Set task -> Reproduce all of the listing below without alteration.
== == ==
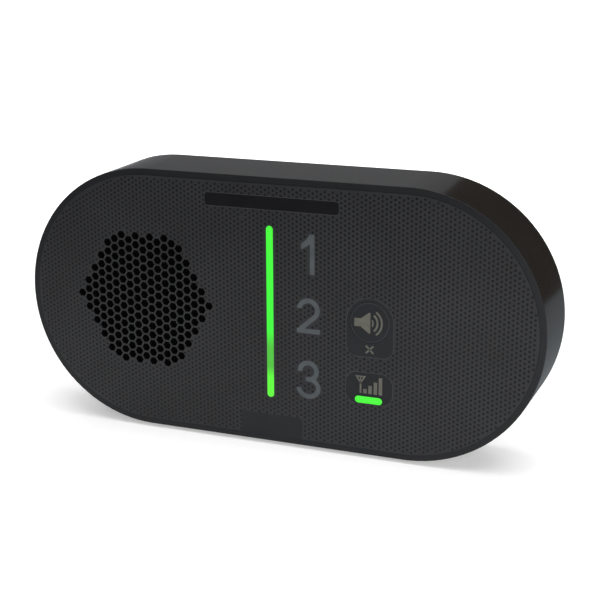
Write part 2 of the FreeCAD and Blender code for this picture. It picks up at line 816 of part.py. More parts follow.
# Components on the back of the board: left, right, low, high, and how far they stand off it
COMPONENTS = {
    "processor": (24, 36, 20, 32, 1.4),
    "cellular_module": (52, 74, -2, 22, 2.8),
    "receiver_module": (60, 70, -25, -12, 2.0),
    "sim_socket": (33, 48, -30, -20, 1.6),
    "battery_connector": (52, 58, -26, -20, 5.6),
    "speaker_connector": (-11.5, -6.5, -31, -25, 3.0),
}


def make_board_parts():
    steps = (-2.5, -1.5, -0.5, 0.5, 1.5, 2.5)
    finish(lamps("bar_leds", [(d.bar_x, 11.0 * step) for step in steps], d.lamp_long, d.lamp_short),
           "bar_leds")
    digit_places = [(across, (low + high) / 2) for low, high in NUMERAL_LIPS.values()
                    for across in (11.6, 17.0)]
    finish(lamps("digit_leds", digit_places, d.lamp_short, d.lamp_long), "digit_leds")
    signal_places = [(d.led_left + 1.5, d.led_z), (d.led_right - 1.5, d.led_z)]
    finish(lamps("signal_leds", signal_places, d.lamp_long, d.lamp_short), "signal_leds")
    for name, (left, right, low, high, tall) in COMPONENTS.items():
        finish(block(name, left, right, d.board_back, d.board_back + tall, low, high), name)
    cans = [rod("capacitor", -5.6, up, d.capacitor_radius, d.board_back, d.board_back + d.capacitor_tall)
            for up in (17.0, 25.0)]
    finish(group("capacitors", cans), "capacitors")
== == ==
Reply to the task ->
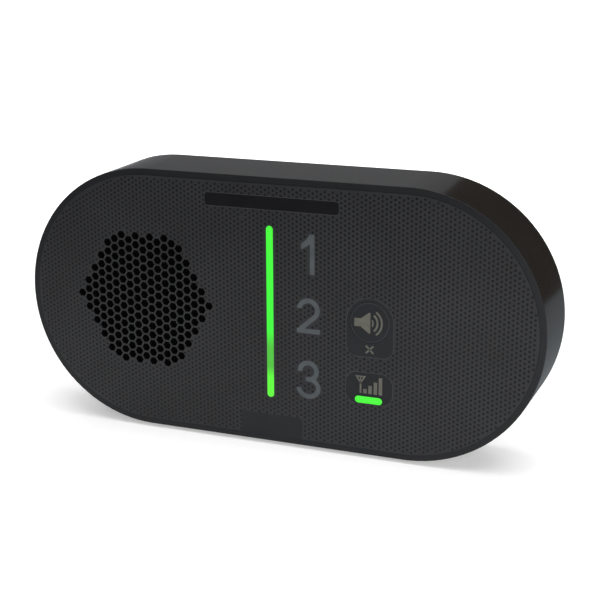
Write part 2 of the FreeCAD and Blender code for this picture. It picks up at line 816 of part.py. More parts follow.
# Components on the back of the board: left, right, low, high, and how far they stand off it
COMPONENTS = {
    "processor": (24, 36, 20, 32, 1.4),
    "cellular_module": (52, 74, -2, 22, 2.8),
    "receiver_module": (60, 70, -25, -12, 2.0),
    "sim_socket": (33, 48, -30, -20, 1.6),
    "battery_connector": (52, 58, -26, -20, 5.6),
    "speaker_connector": (-11.5, -6.5, -31, -25, 3.0),
}


def make_board_parts():
    steps = (-2.5, -1.5, -0.5, 0.5, 1.5, 2.5)
    finish(lamps("bar_leds", [(d.bar_x, 11.0 * step) for step in steps], d.lamp_long, d.lamp_short),
           "bar_leds")
    digit_places = [(across, (low + high) / 2) for low, high in NUMERAL_LIPS.values()
                    for across in (11.6, 17.0)]
    finish(lamps("digit_leds", digit_places, d.lamp_short, d.lamp_long), "digit_leds")
    signal_places = [(d.led_left + 1.5, d.led_z), (d.led_right - 1.5, d.led_z)]
    finish(lamps("signal_leds", signal_places, d.lamp_long, d.lamp_short), "signal_leds")
    for name, (left, right, low, high, tall) in COMPONENTS.items():
        finish(block(name, left, right, d.board_back, d.board_back + tall, low, high), name)
    cans = [rod("capacitor", -5.6, up, d.capacitor_radius, d.board_back, d.board_back + d.capacitor_tall)
            for up in (17.0, 25.0)]
    finish(group("capacitors", cans), "capacitors")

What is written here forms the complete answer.